OK, right, there should be no need for an unconditional branch VPInstruction, once CFG is straightened, as in the 2nd TODO.

llvm/lib/Transforms/Vectorize/VPlanTransforms.h
67

nit: may restrict >> restricts ?

llvm/test/Transforms/LoopVectorize/lcssa-crashes.ll
16

nit: worth fixing the test somehow, to clarify that no folding is lost here?

This revision is now accepted and ready to land.Dec 20 2022, 2:05 AM
fhahn updated this revision to Diff 485087.Dec 23 2022, 4:37 AM
fhahn marked 3 inline comments as done.

Rebase and address nits, thanks! I am planning on landing this shortly.

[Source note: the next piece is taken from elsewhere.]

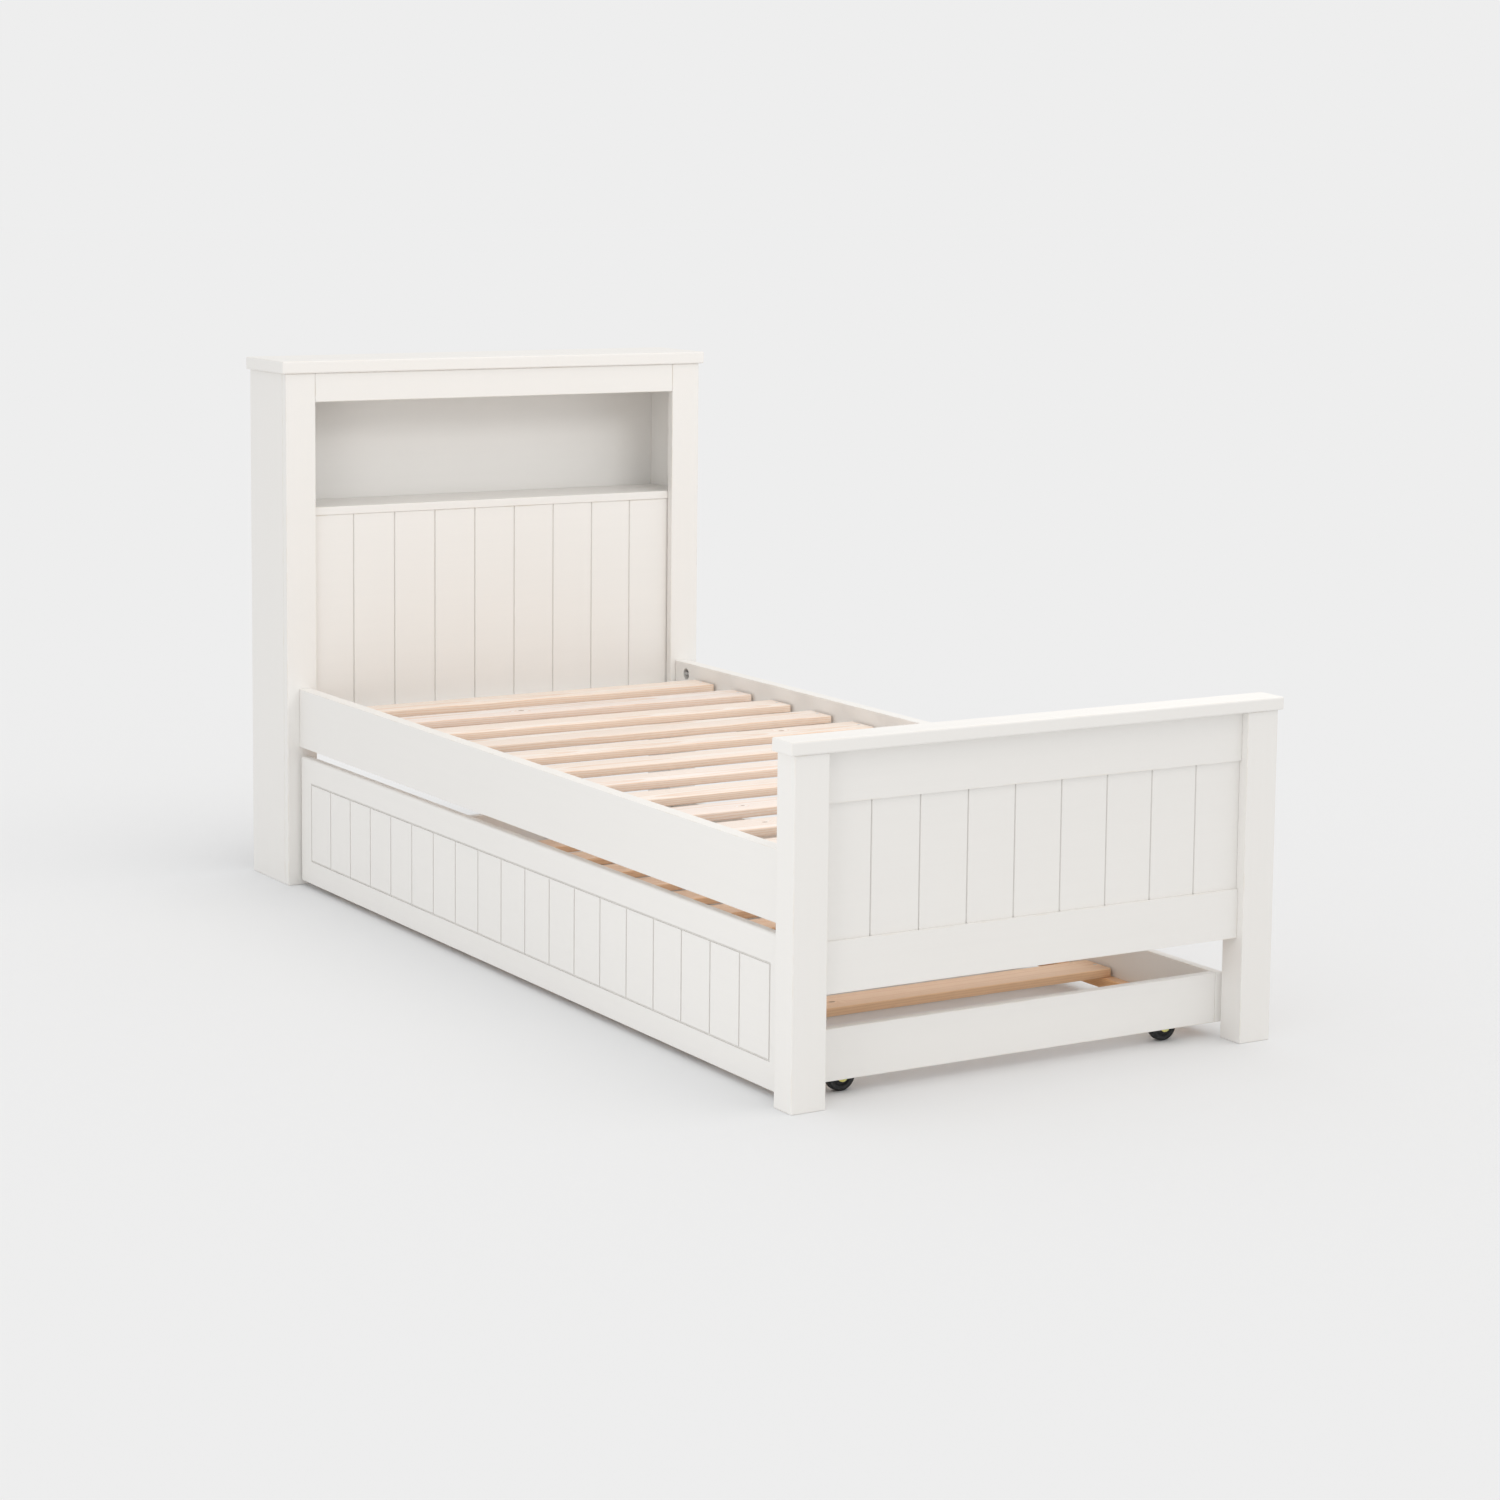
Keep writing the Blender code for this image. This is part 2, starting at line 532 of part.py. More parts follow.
def make_castors(assembly):
    across = {"front": FRONT_INNER + WHEEL_FROM_FRONT, "back": TRUNDLE_BACK - TRUNDLE_WALL - WHEEL_FROM_BACK}
    wheel_middle = BRACKET_STEEL + BRACKET_SIDE_PLAY + WHEEL_WIDTH / 2
    for end, sign in (("foot", -1), ("head", 1)):
        wall = MIDDLE + sign * (WALL_FACE - TOUCH)
        for side, along_x in across.items():
            name = f"{end}_{side}"
            castor_bracket(f"castor_bracket_{name}", (along_x, wall, WHEEL_RADIUS), -sign, assembly)
            castor_wheel(f"castor_wheel_{name}", (along_x, wall - sign * wheel_middle, WHEEL_RADIUS), assembly)


def make_trundle():
    assembly = group("trundle", ((FRONT_OUTER + TRUNDLE_BACK) / 2, MIDDLE, 0))
    grooved_front(assembly)
    behind_front = FRONT_INNER + TOUCH
    back_inner = TRUNDLE_BACK - TRUNDLE_WALL
    for end, sign in (("foot", -1), ("head", 1)):
        outer, inner = MIDDLE + sign * TRUNDLE_HALF_LENGTH, MIDDLE + sign * WALL_FACE
        board(f"trundle_end_{end}", (behind_front, min(outer, inner), TRUNDLE_WALL_BOTTOM),
              (back_inner - TOUCH, max(outer, inner), WALL_TOP), WHITE_PAINT, assembly)
    board("trundle_back", (back_inner, MIDDLE - TRUNDLE_HALF_LENGTH, TRUNDLE_WALL_BOTTOM),
          (TRUNDLE_BACK, MIDDLE + TRUNDLE_HALF_LENGTH, WALL_TOP), WHITE_PAINT, assembly)
    half = WALL_FACE - TOUCH
    ledger_top = TRUNDLE_WALL_BOTTOM + TRUNDLE_LEDGER_HEIGHT
    for side, low in (("front", behind_front), ("back", back_inner - TOUCH - LEDGER_WIDTH)):
        board(f"trundle_ledger_{side}", (low, MIDDLE - half, TRUNDLE_WALL_BOTTOM),
              (low + LEDGER_WIDTH, MIDDLE + half, ledger_top), PINE, assembly)
    for number in range(TRUNDLE_SLAT_COUNT):
        back = MIDDLE + WALL_FACE - TRUNDLE_HEAD_SLAT_GAP - number * TRUNDLE_SLAT_PITCH
        board(f"trundle_slat_{number + 1:02d}",
              (FRONT_INNER + TRUNDLE_SLAT_END_GAP, back - SLAT_WIDTH, TRUNDLE_SLAT_BOTTOM),
              (back_inner - TRUNDLE_SLAT_END_GAP, back, TRUNDLE_SLAT_BOTTOM + SLAT_THICKNESS),
              PINE, assembly)
    make_castors(assembly)


def main():
    clear_scene()
    make_headboard()
    make_footboard()
    make_bed_frame()
    make_trundle()


main()
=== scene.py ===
"""Finish, slats, castors and fittings of a single trundle bed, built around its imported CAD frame."""

import json
import math
import random

import bmesh
import bpy
from mathutils import Matrix, Vector

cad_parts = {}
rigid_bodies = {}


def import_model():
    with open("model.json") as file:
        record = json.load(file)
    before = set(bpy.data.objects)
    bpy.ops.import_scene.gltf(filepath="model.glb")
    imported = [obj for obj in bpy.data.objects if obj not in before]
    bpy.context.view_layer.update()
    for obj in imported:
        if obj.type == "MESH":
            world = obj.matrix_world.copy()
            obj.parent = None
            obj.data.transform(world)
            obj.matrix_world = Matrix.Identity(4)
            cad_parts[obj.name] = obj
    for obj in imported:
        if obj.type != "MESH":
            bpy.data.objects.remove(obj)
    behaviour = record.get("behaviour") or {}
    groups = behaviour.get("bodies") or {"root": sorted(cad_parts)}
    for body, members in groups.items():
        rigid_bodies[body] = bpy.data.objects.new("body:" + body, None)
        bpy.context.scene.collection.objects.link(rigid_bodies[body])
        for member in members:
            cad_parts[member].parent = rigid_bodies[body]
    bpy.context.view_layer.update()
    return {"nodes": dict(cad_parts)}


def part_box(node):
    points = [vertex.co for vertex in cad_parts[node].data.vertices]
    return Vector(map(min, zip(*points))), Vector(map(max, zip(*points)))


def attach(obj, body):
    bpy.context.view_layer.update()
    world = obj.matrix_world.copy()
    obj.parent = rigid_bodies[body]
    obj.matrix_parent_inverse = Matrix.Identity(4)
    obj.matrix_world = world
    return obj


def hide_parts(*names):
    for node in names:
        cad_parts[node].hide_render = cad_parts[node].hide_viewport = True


bl_info = {
    "name": "Trundle Bed",
    "version": (1, 0, 0),
    "blender": (4, 5, 0),
    "location": "View3D > Sidebar > Trundle Bed",
    "description": "Builds the finishes, slats, castors and fittings of a single trundle bed",
    "category": "Object",
}

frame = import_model()

SIDES = ("left", "right")
CASTORS = ("foot_front", "foot_back", "head_front", "head_back")

# Boards and grooves, as the frame has them
END_BOARDS = 9
FRONT_BOARDS = 19
FRONT_FIELD_SIDE = 0.053
FRONT_FIELD_TOP = 0.054
FRONT_FIELD_BOTTOM = 0.051

# Connecting bolts, in the round pockets of the side rails
BOLT_FROM_END = 0.050
BOLT_BELOW_TOP = 0.026
POCKET_RADIUS = 0.013
POCKET_DEPTH = 0.016
BOLT_THREAD = 0.006
BOLT_END = 0.0135
NUT_ACROSS_FLATS = 0.010
NUT_HEIGHT = 0.005
NUT_OFF_WALL = 0.0022
WASHER_BORE = 0.0031
WASHER_RADIUS = 0.0068
WASHER_THICKNESS = 0.0014
WASHER_OFF_WALL = 0.0006

# Ledger screws and back panel pins
LEDGER_SCREWS = 7
LEDGER_SCREW_FROM_END = 0.060
LEDGER_SCREW_HEAD = 0.0075
PIN_COLUMNS = 9
PIN_SPACES_UP = 7
PIN_FROM_EDGE = 0.009
PIN_HEAD = 0.0032
PIN_RISE = 0.0004

# Castors. A bush, a thin black disc at an end of the axle that shows as a dark ring round it, is its radius,
# thickness and taper.
STEEL = 0.002
EAR_RADIUS = 0.011
BEND = 0.0025
BRACKET_CORNER = 0.004
ROOF_OVER_WHEEL = 0.004
AXLE_RADIUS = 0.004
AXLE_PLAY = 0.0003
RIVET_RISE = 0.0014
CASTOR_SCREW_FROM_AXLE = 0.013
CASTOR_SCREW_BELOW_TOP = 0.011
CASTOR_SCREW_HEAD = 0.0085
CASTOR_SCREW_RISE = 0.0019
BUSH_BORE = 0.0028
OUTER_BUSH = (0.0072, 0.0008, 0.0002)
INNER_BUSH = (0.0055, 0.0001, 0.0001)

# Slats and ledgers. A tint is how far the pine goes to the colour of its sawn edges; the trundle's tints are
# painted shade, darkening the trundle that sits under the bed.
BED_SLAT_CORNER = 0.0025
TRUNDLE_SLAT_SHADE = 0.52
TRUNDLE_LEDGER_SHADE = 0.75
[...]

fhahn marked 4 inline comments as done.Dec 23 2022, 4:50 AM
fhahn added inline comments.
llvm/lib/Transforms/Vectorize/LoopVectorize.cpp
7623

Thanks, I landed the following improvements separately:

  • move generating of VFs & UFs as part of getName to ensure it always prints the up-to-date ones: 96296922b61f
  • tracking of UF in VPlan: 5df34e971dd5
  • add asserts in executePlan that plan has selected VF + UF: b7b1e5c96fe0
llvm/lib/Transforms/Vectorize/VPlanTransforms.cpp
454

Yes, updated!

466

nit: ExitCount >> TripCount ?

Fixed, thanks!

nit: where is createTripCountSCEV defined?

At the moment it is a regular function, as it is also used outside Plan. But once the scaffolding-generation is also handled by VPlan it could be moved there.

469

Yes for now I think; if it is zero then the +1 overflowed and this check is the same as in the previous version of the code.

This revision was landed with ongoing or failed builds.Dec 23 2022, 4:52 AM
This revision was automatically updated to reflect the committed changes.
fhahn marked 4 inline comments as done.
Ayal added inline comments.Dec 26 2022, 3:09 AM
llvm/lib/Transforms/Vectorize/VPlanTransforms.cpp
469

Right, this is what the previous version was doing, and zero stands for a wrapped-around maximal BTC. But CheckMinIters bails out in such (Max iteration) cases nonetheless, w/o reaching the latch? Probably deserves a comment and/or could be simplified into C->isZero().